Reputacja: 1 Nami ma wspaniałą reputacjęNami ma wspaniałą reputacjęNami ma wspaniałą reputacjęNami ma wspaniałą reputacjęNami ma wspaniałą reputacjęNami ma wspaniałą reputacjęNami ma wspaniałą reputacjęNami ma wspaniałą reputacjęNami ma wspaniałą reputacjęNami ma wspaniałą reputacjęNami ma wspaniałą reputację
Kobieta bała się najbardziej nieznanego, a dziwne cienie były czymś, co sprawiało, że lęk narastał. Wierzyła w przeróżne, niewytłumaczalne rzeczy, więc wszystko było dla niej niezwykle realne. Zastanawiała się czy chce spędzić tutaj więcej swojego czasu oraz czy to już jest ten rodzaj terapii. Gama emocji wpływała na pracę jej mózgu, napędzając do myślenia. Choć słowa w jej głowie były niezwykle chaotyczne, potrafiły ułożyć się w sensowną całość, nadając wszystkiemu uczuć i prawdziwości.

Wciąż miała ochotę za kimś się schować. Być może była tchórzliwa, być może po prostu nader wrażliwa. Jej powłoka nie zdradzała tego, co kłębiło się w jej wnętrzu. Alex miała poważne problemy, które powstały już w latach młodości, a teraz były ciężkie to zniwelowania. Większość z nich została i choć wydawała się być zwyczajną, delikatną kobietą, to było w niej znacznie więcej. To jednak nie był ten rodzaj sytuacji, w której mogłaby to pokazać. Aktualnie nie miała pojęcia, co powinna zrobić, ale zaczęła rozumieć co czuje osoba z nyktofobią.

Kiedy pojawił się Indianin, początkowo zasłoniła oczy przedramieniem, chowając za nim głowę. Nie było to coś, co mogłaby przewidzieć, więc stało się to dla niej zaskoczeniem.

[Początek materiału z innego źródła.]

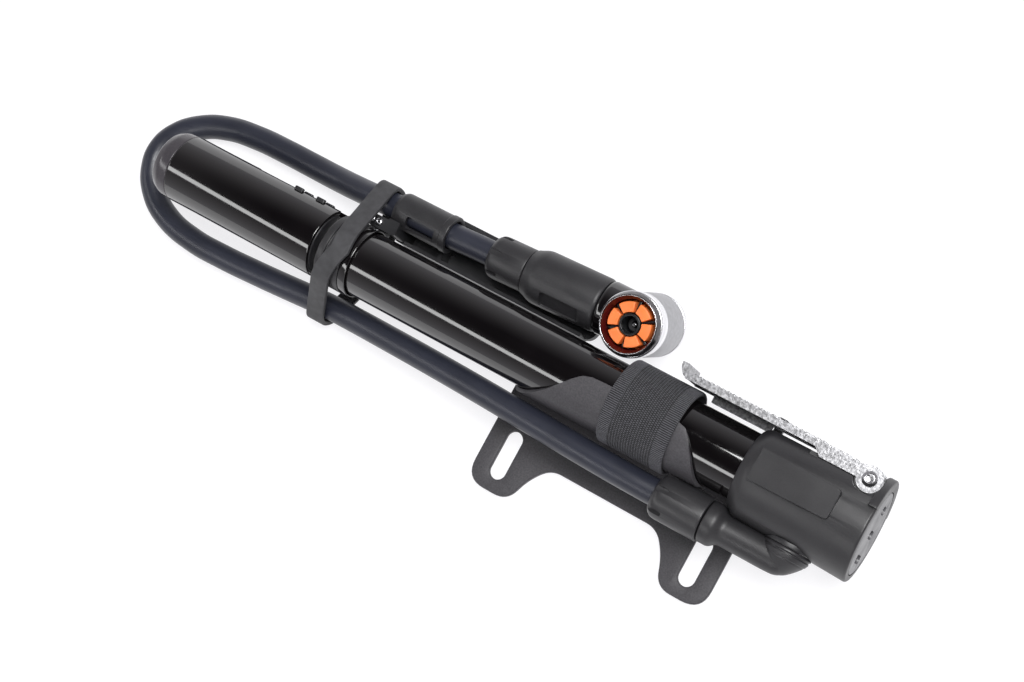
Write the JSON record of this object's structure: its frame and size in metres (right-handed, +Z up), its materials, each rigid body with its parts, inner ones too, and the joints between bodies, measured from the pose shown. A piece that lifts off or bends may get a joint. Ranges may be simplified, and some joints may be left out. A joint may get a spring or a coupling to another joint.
{
  "type": "mini floor pump",
  "caption": "Mini floor bicycle pump with folding T-handle, flip-out foot peg, stowed hose with transverse chuck, and an eared frame bracket with a strap.",
  "frame": {"origin": "centre of the bracket's rest face, under the pump axis and halfway between the two bolt slots", "axes": "+X along the pump towards its base end, +Y towards the chuck and the foot peg, +Z up from the rest face"},
  "size_m": [0.2611, 0.0746, 0.0351],
  "materials": {
    "anodised_black": "gloss black anodised tube",
    "moulded": "fine-grained charcoal moulding",
    "dark_moulded": "smooth dark moulding",
    "seal_rubber": "matte seal rubber",
    "hose_rubber": "semi-gloss hose",
    "band_rubber": "matte band rubber",
    "bracket_plastic": "grained dark grey nylon",
    "webbing": "woven black webbing",
    "steel": "bright rolled steel",
    "satin_aluminium": "satin turned aluminium",
    "gunmetal": "polished dark plated ring",
    "orange": "orange moulding",
    "maroon": "dark red moulding"
  },
  "bodies": {
    "barrel": {"barrel_tube": "anodised_black", "head_end_ring": "anodised_black", "top_collar": "moulded", "base_body": "moulded", "hose_elbow": "moulded", "base_union_nut": "moulded", "head_union_nut": "moulded", "head_body": "moulded", "rod_bush": "dark_moulded", "base_end_plate": "dark_moulded", "elbow_swivel_ring": "dark_moulded", "hose_holder": "dark_moulded", "chuck_spider": "dark_moulded", "rod_seal": "seal_rubber", "bump_stop": "seal_rubber", "base_seal_ring": "seal_rubber", "elbow_o_ring": "seal_rubber", "valve_grommet": "seal_rubber", "hose": "hose_rubber", "rubber_band": "band_rubber", "cage_bracket": "bracket_plastic", "strap": "webbing", "foot_peg_rivet": "steel", "check_valve_spring": "steel", "holder_screw_1": "steel", "holder_screw_2": "steel", "valve_pin": "steel", "head_spigot": "satin_aluminium", "chuck_shell": "satin_aluminium", "chuck_back_cap": "satin_aluminium", "chuck_bezel": "gunmetal", "chuck_liner": "maroon"},
    "rod": {"piston_rod": "satin_aluminium", "piston_head": "dark_moulded", "piston_seal": "seal_rubber", "rod_end_blade": "steel"},
    "handle": {"handle_tube": "anodised_black", "handle_liner": "dark_moulded", "handle_pivot_pin": "steel", "handle_end_cap": "moulded"},
    "foot": {"foot_peg": "steel"},
    "jaws": {"chuck_jaws": "orange"},
    "check_valve": {"check_valve_disc": "seal_rubber"}
  },
  "joints": [
    {"name": "rod_slide", "type": "slide", "parent": "barrel", "child": "rod", "axis": [-1, 0, 0], "range_m": [0, 0.11]},
    {"name": "handle_fold", "type": "hinge", "parent": "rod", "child": "handle", "pos_m": [-0.1344, 0, 0.02], "axis": [0, 0, -1], "range_deg": [0, 90]},
    {"name": "foot_fold", "type": "hinge", "parent": "barrel", "child": "foot", "pos_m": [0.0673, 0.0123, 0.02], "axis": [0, 0, -1], "range_deg": [0, 90]},
    {"name": "jaw_press", "type": "slide", "parent": "barrel", "child": "jaws", "axis": [-0.0073, 0.2078, -0.9781], "range_m": [0, 0.002], "stiffness_N_per_m": 300, "springref_m": -0.0005},
    {"name": "valve_lift", "type": "slide", "parent": "barrel", "child": "check_valve", "axis": [1, 0, 0], "range_m": [0, 0.0012], "stiffness_N_per_m": 60, "springref_m": -0.001}
  ]
}
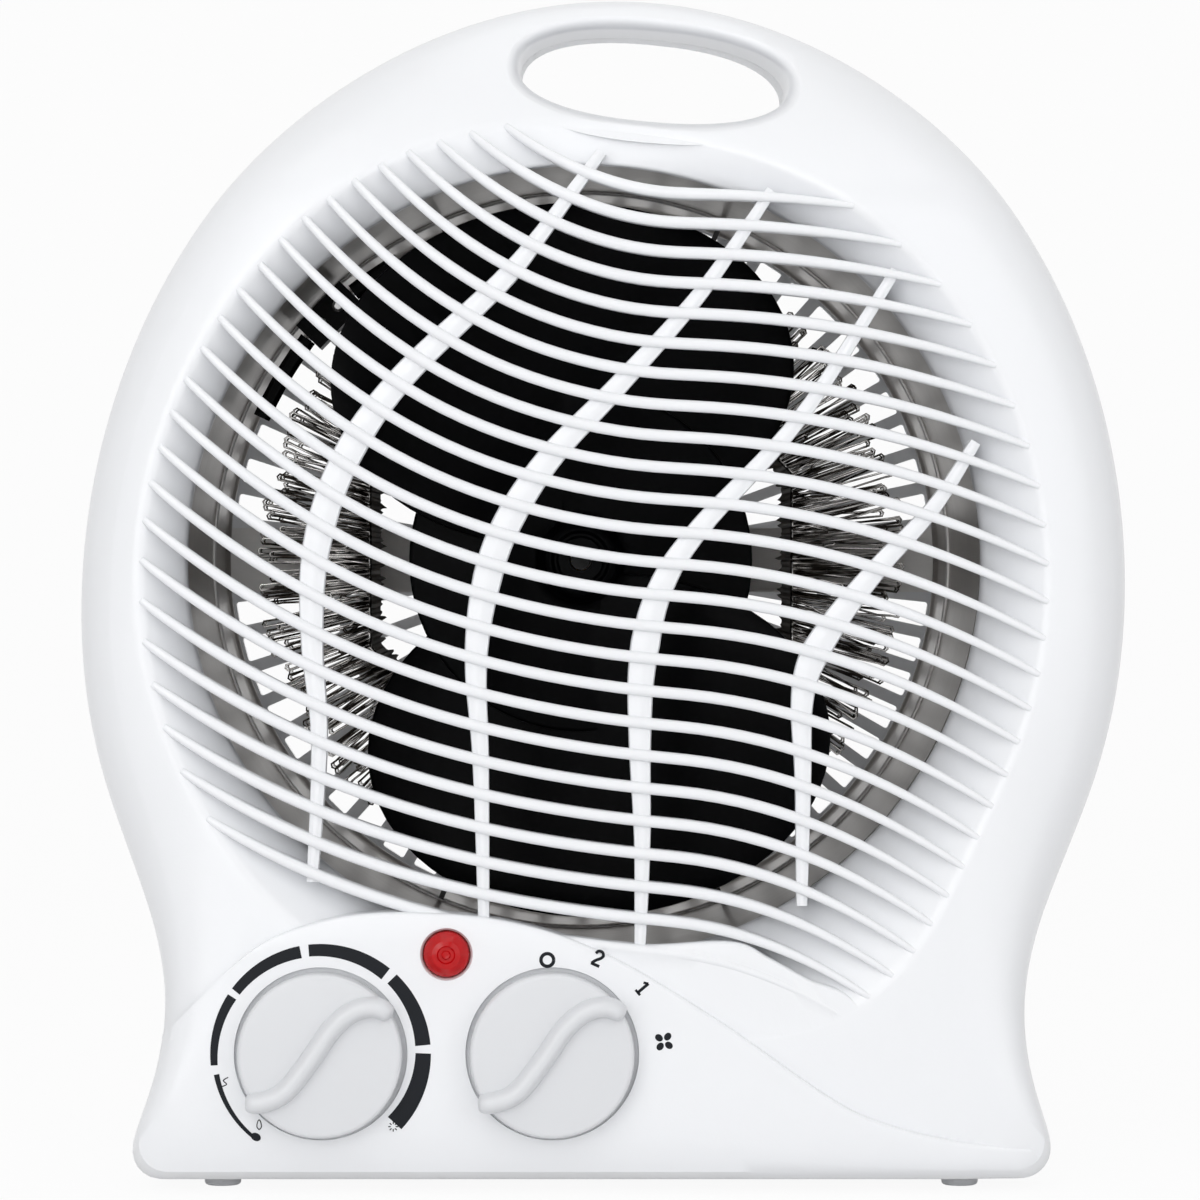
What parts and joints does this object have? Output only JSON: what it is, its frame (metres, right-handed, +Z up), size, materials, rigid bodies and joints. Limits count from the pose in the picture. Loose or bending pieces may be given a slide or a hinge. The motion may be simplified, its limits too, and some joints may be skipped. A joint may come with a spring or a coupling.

Kiedy jednak nie wydarzyło się zupełnie nic, odsłoniła twarz i spojrzała na nietypowego mężczyznę. Całkiem szybko skojarzył jej się z osobą, która była wtedy w tej knajpie, no bo przecież nie codziennie widzi się Indianina. Jeśli jednak to byłby on, to by oznaczało, że wcale nie znajdują się w Lake Hills, bo jeśli dobrze pamiętała, to czerwonoskóry zamieszkiwał poza terenem.

- Czy... znasz Wodza? - wydukała po dłuższej chwili ciszy, nie bardzo wiedząc jak poskładać słowa. Umiała to robić, jednak czuła, że w chaosie powstała czarna dziura.

- Moglibyśmy zostać chwilę przy twoim ognisku? - dodała już nieco pewniej siebie, nie spuszczając spojrzenia z Indianina. Jego bezemocjonalna postawa była niepokojąca, jednak nie na tyle przerażająca, żeby uciec z krzykiem. Postanowiła więc chociaż spróbować znaleźć w mężczyźnie sojuszniczą duszę.